Black Editions Archive is ecstatic to announce the next chapter in the Milford Graves Archive series, the double LP Children of the Forest, previously unreleased 1976 sessions with Hugh Glover and Arthur Doyle that re-write the book on Milford Graves' ensemble music of the 1970s. Graves recorded these sessions himself in his legendary Queens basement laboratory and workshop in the months immediately leading up to the March 1976 session that produced what many consider his most iconic album, Bäbi, recorded at WBAI-FM Free Music Store with Glover & Doyle.
Following the death of Albert Ayler in 1970 and up until his storied trip to FESTAC 1977 in Lagos, Nigeria, Graves gigged fairly often as a band leader in the New York Loft scene and traveled twice to Europe (1973, 1974) with duos, trios and quartets comprised of fellow New York City based musicians —almost always with Hugh Glover, and variously including Arthur Williams, Joe Rigby, Frank Lowe, & Arthur Doyle. The three sessions that comprise Children of the Forest date from near the end of this intensive period of grassroots activity by Graves during a peak era of musical & cultural ferment in jazz & Black American Music.

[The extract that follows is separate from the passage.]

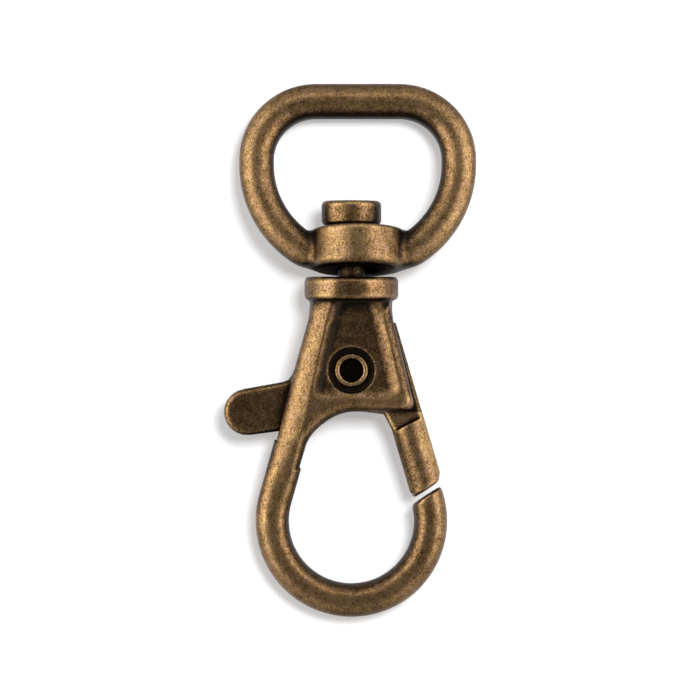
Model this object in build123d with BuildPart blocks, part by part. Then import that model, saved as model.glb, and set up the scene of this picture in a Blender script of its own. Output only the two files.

The earliest recordings feature the duo of Graves (drums & percussion) and Glover (tenor saxophone) from January 24th, and Graves solo (drums & percussion) from February 2. In an interview commissioned for this release and conducted by Jake Meginsky, director of Milford Graves Full Mantis, Glover discusses the mastery of form and execution in Graves' playing and approach: "It has always been a mystery to me how Cuban drummers in Bata were able to modulate the rhythm and the meter. Well, it takes more than one player to do it Cuban style. Prof (Graves) shows you can do it as one player. The reason he’s able to do it is because he has an encyclopedic knowledge of the rhythms of the Caribbean, rhythms of Africa, plus rhythms of jazz. He can move around without losing the feel.”